What was it like to watch the skies in the first few decades of the twentieth century? I had my first revelation about this when I saw a photograph of Frederick Slocum seated at the 20-inch refracting telescope in Van Vleck’s main dome.
Take a closer look at Slocum’s outfit. The big coat, the fur hat and gloves, the boots: all these point to the the physical realities of doing astronomy in the days before charge-coupled devices and digital photography allowed observers to sit in a warm room nearby, controlling the telescope with a computer and snapping digital images with the stroke of a key. As anyone who has visited an observatory for a viewing night knows, the dome is not really an interior space.
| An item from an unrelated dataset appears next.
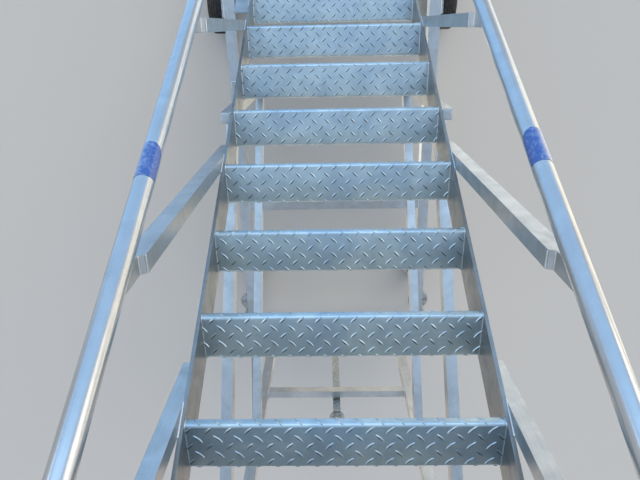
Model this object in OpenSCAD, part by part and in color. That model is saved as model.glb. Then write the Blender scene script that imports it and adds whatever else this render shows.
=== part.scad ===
// Mobile aircraft stairs: one steep flight with open folded treads, a landing with guard rails,
// a wheeled base frame with two fixed wheels, two swivel castors, four screw jacks and a tow bar.
// All lengths in mm. X across, +Y the way one climbs (aircraft side), Z up, ground at z = 0.

/* [Flight] */
// clear width between the two stringer plates
clear_w = 740; // [600:1:900]
// slope of the flight in degrees
slope = 60; // [52:0.5:64]
// rise from one tread to the next
riser = 244; // [220:1:260]
// number of treads below the landing
tread_n = 10; // [8:1:10]
// depth of one tread
tread_d = 130; // [110:1:138]
// sheet thickness of the treads
tread_t = 5; // [4:0.5:7]
// height of the folded front and rear lips
tread_lip = 20; // [16:1:30]
// outer radius of the fold at the nose
tread_r = 9; // [7:0.5:12]
// stringer plate thickness
stringer_t = 10; // [8:0.5:14]
// stringer plate width, square to the slope
stringer_d = 120; // [105:1:140]
// height of the stringer foot above ground
foot_z = 50; // [40:1:80]

/* [Handrail] */
// outside diameter of the handrail tube
rail_d = 42.4; // [38:0.1:50]
// handrail centre above the nose line, measured upright
rail_h = 887; // [850:1:950]
// handrail centre outside the post's inner face
rail_out = 25; // [22:0.5:30]
// side of the square post tube
post_w = 40; // [34:1:44]
// post front face ahead of its tread nose
post_lead = 26; // [20:1:32]
// straight post height above its tread
post_h = 770; // [740:1:780]
// post length below its tread
post_drop = 205; // [160:1:240]
// sideways step of the post head
jog_x = 13.5; // [8:0.5:16]
// upright rise of the post head's step
jog_z = 7; // [5:0.5:12]
// treads between two handrail posts
post_every = 3; // [3:1:3]
// length of handrail below the nose line's start
rail_tail = 60; // [30:1:100]

/* [Landing] */
// length of the landing deck
deck_l = 950; // [800:1:1200]
// deck sheet thickness
deck_t = 5; // [4:0.5:8]
// height of the landing's side beams
beam_h = 100; // [80:1:120]
// width of the landing's side beams
beam_w = 50; // [46:1:60]
// guard rail height over the deck
guard_h = 1100; // [1000:1:1150]
// knee rail diameter
knee_d = 33.7; // [26:0.1:38]
// toe board height
toe_h = 100; // [80:1:150]
// thickness of the rubber bumpers on the aircraft side
bumper_t = 70; // [60:1:90]
// bend radius of the handrail over the landing
bend_r = 150; // [120:1:180]
// swinging gate bar diameter
gate_d = 33.7; // [26:0.1:36]
// gate bar height over the deck
gate_h = 930; // [850:1:980]
// height of the gate bar's hinge sleeve
gate_hub = 60; // [50:1:70]
// gate hinge pin diameter
gate_pin = 16; // [12:0.5:18]

/* [Base] */
// half width to the outer face of the base rails
base_half = 580; // [560:1:620]
// width of the base rail tube
base_w = 60; // [50:1:70]
// height of the base rail tube
base_h = 80; // [70:1:90]
// underside of the base rails above ground
base_z = 260; // [256:1:280]
// leg tube side
leg_w = 50; // [46:1:50]
// brace tube side
brace_w = 40; // [30:1:44]
// height of one side truss bay
bay_h = 900; // [820:10:960]
// lower rear cross bar above the base rails
bar_low = 640; // [500:10:700]
// rise from one rear cross bar to the next
bar_step = 760; // [600:10:800]
// top of the rear side struts above the base rails
strut_rear = 980; // [860:10:1100]
// top of the front side struts above the base rails
strut_front = 700; // [600:10:760]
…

Temperature gradients and fluctuations can cause lenses to expand and contract, or lead to condensation of water vapor, both of which make for distortions and inaccuracies. As a result, when you’re in the dome looking through the eyepiece, everything needs to be the temperature of the outside air. And since the best observing conditions in New England usually occur in the winter, when the air is drier, that temperature might be pretty cold indeed.
While this photograph was almost certainly posed, given the lighting conditions that would have prevailed during actual nighttime observing, it reveals some of the daily practices that shaped astronomy in the early 20th century. Slocum’s choice to wear his observing gear indicates that, in addition to telescopes and clocks, warm clothing was a crucial part of the astronomer’s toolkit.